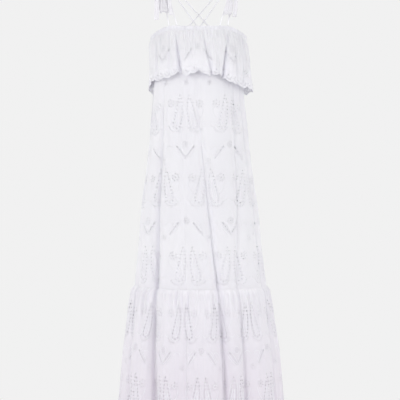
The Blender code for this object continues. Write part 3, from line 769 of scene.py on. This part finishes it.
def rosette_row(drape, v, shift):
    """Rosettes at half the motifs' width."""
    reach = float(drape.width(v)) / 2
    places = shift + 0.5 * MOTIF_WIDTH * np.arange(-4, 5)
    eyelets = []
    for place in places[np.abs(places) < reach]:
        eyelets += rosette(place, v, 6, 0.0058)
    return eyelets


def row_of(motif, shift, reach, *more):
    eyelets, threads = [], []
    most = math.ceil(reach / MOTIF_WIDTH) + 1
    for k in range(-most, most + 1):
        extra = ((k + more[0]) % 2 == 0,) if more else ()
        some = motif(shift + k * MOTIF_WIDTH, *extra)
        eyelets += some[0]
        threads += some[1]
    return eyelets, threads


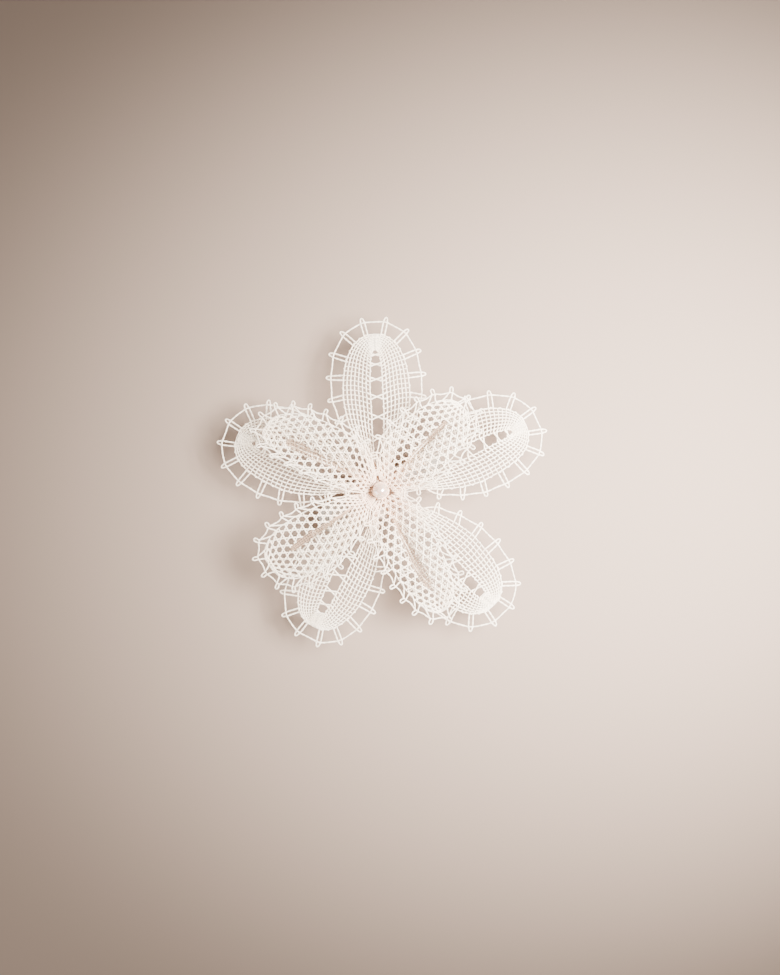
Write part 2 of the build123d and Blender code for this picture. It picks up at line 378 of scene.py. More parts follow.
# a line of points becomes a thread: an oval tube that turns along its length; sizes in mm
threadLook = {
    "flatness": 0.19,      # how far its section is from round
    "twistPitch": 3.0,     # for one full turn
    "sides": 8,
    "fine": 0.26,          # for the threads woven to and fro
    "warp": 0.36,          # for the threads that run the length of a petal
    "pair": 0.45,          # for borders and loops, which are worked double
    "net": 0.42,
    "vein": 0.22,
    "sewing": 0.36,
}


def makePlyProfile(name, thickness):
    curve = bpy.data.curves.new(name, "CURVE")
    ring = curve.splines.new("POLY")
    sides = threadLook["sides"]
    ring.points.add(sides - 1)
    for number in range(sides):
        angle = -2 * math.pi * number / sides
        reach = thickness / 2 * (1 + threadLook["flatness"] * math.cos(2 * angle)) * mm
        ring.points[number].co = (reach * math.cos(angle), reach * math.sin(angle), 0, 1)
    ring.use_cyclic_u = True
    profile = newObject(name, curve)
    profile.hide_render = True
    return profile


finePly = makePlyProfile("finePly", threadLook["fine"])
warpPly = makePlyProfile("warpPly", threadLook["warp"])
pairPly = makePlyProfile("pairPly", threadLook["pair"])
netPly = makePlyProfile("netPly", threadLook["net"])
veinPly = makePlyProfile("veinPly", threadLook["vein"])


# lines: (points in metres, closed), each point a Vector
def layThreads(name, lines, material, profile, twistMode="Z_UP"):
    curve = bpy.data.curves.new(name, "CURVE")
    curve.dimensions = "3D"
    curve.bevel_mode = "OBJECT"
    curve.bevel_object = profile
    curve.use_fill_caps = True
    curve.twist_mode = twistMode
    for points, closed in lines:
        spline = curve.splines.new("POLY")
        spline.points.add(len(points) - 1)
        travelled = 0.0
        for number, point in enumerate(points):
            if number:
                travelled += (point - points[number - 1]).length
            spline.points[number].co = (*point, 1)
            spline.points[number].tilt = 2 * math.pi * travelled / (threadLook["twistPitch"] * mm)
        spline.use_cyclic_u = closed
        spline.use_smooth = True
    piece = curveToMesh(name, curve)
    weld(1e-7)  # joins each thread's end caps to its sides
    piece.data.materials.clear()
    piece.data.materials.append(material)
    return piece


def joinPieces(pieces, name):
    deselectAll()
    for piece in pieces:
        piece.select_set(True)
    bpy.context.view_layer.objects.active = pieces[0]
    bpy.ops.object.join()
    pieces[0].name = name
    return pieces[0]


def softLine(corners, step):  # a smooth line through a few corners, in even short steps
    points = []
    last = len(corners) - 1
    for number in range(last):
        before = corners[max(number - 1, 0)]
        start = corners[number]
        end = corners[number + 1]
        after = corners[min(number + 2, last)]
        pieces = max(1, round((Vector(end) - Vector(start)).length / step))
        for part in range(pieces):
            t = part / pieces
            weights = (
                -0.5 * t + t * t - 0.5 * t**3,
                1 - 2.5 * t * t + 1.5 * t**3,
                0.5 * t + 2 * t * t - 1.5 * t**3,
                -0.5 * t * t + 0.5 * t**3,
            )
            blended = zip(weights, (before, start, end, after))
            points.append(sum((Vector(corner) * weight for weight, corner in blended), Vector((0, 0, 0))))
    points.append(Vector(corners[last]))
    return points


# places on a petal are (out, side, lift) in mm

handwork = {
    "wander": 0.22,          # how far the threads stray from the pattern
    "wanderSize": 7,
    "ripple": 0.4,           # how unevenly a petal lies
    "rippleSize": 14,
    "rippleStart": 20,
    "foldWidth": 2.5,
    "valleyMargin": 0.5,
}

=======

Each entry must be reproduced verbatim.

▶ [Solved exercise]
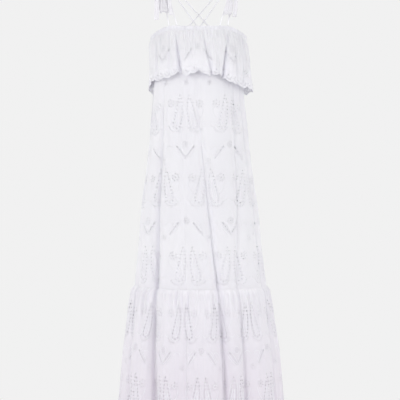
The Blender code for this object continues. Write part 3, from line 769 of scene.py on. This part finishes it.
def rosette_row(drape, v, shift):
    """Rosettes at half the motifs' width."""
    reach = float(drape.width(v)) / 2
    places = shift + 0.5 * MOTIF_WIDTH * np.arange(-4, 5)
    eyelets = []
    for place in places[np.abs(places) < reach]:
        eyelets += rosette(place, v, 6, 0.0058)
    return eyelets


def row_of(motif, shift, reach, *more):
    eyelets, threads = [], []
    most = math.ceil(reach / MOTIF_WIDTH) + 1
    for k in range(-most, most + 1):
        extra = ((k + more[0]) % 2 == 0,) if more else ()
        some = motif(shift + k * MOTIF_WIDTH, *extra)
        eyelets += some[0]
        threads += some[1]
    return eyelets, threads


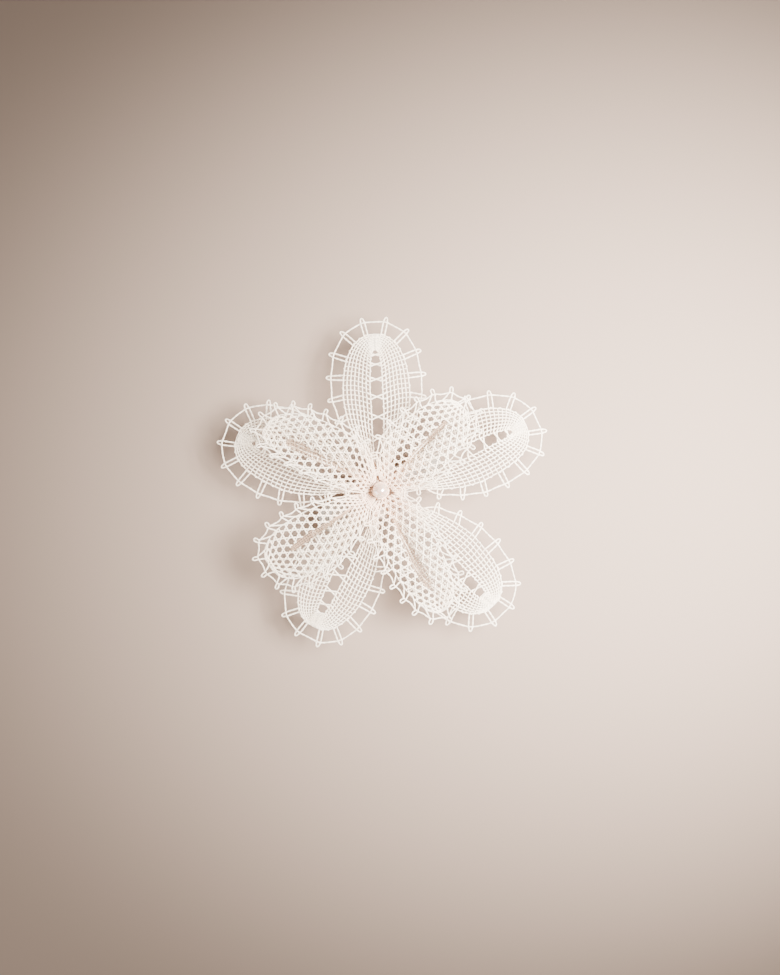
Write part 2 of the build123d and Blender code for this picture. It picks up at line 378 of scene.py. More parts follow.
# a line of points becomes a thread: an oval tube that turns along its length; sizes in mm
threadLook = {
    "flatness": 0.19,      # how far its section is from round
    "twistPitch": 3.0,     # for one full turn
    "sides": 8,
    "fine": 0.26,          # for the threads woven to and fro
    "warp": 0.36,          # for the threads that run the length of a petal
    "pair": 0.45,          # for borders and loops, which are worked double
    "net": 0.42,
    "vein": 0.22,
    "sewing": 0.36,
}


def makePlyProfile(name, thickness):
    curve = bpy.data.curves.new(name, "CURVE")
    ring = curve.splines.new("POLY")
    sides = threadLook["sides"]
    ring.points.add(sides - 1)
    for number in range(sides):
        angle = -2 * math.pi * number / sides
        reach = thickness / 2 * (1 + threadLook["flatness"] * math.cos(2 * angle)) * mm
        ring.points[number].co = (reach * math.cos(angle), reach * math.sin(angle), 0, 1)
    ring.use_cyclic_u = True
    profile = newObject(name, curve)
    profile.hide_render = True
    return profile


finePly = makePlyProfile("finePly", threadLook["fine"])
warpPly = makePlyProfile("warpPly", threadLook["warp"])
pairPly = makePlyProfile("pairPly", threadLook["pair"])
netPly = makePlyProfile("netPly", threadLook["net"])
veinPly = makePlyProfile("veinPly", threadLook["vein"])


# lines: (points in metres, closed), each point a Vector
def layThreads(name, lines, material, profile, twistMode="Z_UP"):
    curve = bpy.data.curves.new(name, "CURVE")
    curve.dimensions = "3D"
    curve.bevel_mode = "OBJECT"
    curve.bevel_object = profile
    curve.use_fill_caps = True
    curve.twist_mode = twistMode
    for points, closed in lines:
        spline = curve.splines.new("POLY")
        spline.points.add(len(points) - 1)
        travelled = 0.0
        for number, point in enumerate(points):
            if number:
                travelled += (point - points[number - 1]).length
            spline.points[number].co = (*point, 1)
            spline.points[number].tilt = 2 * math.pi * travelled / (threadLook["twistPitch"] * mm)
        spline.use_cyclic_u = closed
        spline.use_smooth = True
    piece = curveToMesh(name, curve)
    weld(1e-7)  # joins each thread's end caps to its sides
    piece.data.materials.clear()
    piece.data.materials.append(material)
    return piece


def joinPieces(pieces, name):
    deselectAll()
    for piece in pieces:
        piece.select_set(True)
    bpy.context.view_layer.objects.active = pieces[0]
    bpy.ops.object.join()
    pieces[0].name = name
    return pieces[0]


def softLine(corners, step):  # a smooth line through a few corners, in even short steps
    points = []
    last = len(corners) - 1
    for number in range(last):
        before = corners[max(number - 1, 0)]
        start = corners[number]
        end = corners[number + 1]
        after = corners[min(number + 2, last)]
        pieces = max(1, round((Vector(end) - Vector(start)).length / step))
        for part in range(pieces):
            t = part / pieces
            weights = (
                -0.5 * t + t * t - 0.5 * t**3,
                1 - 2.5 * t * t + 1.5 * t**3,
                0.5 * t + 2 * t * t - 1.5 * t**3,
                -0.5 * t * t + 0.5 * t**3,
            )
            blended = zip(weights, (before, start, end, after))
            points.append(sum((Vector(corner) * weight for weight, corner in blended), Vector((0, 0, 0))))
    points.append(Vector(corners[last]))
    return points


# places on a petal are (out, side, lift) in mm

handwork = {
    "wander": 0.22,          # how far the threads stray from the pattern
    "wanderSize": 7,
    "ripple": 0.4,           # how unevenly a petal lies
    "rippleSize": 14,
    "rippleStart": 20,
    "foldWidth": 2.5,
    "valleyMargin": 0.5,
}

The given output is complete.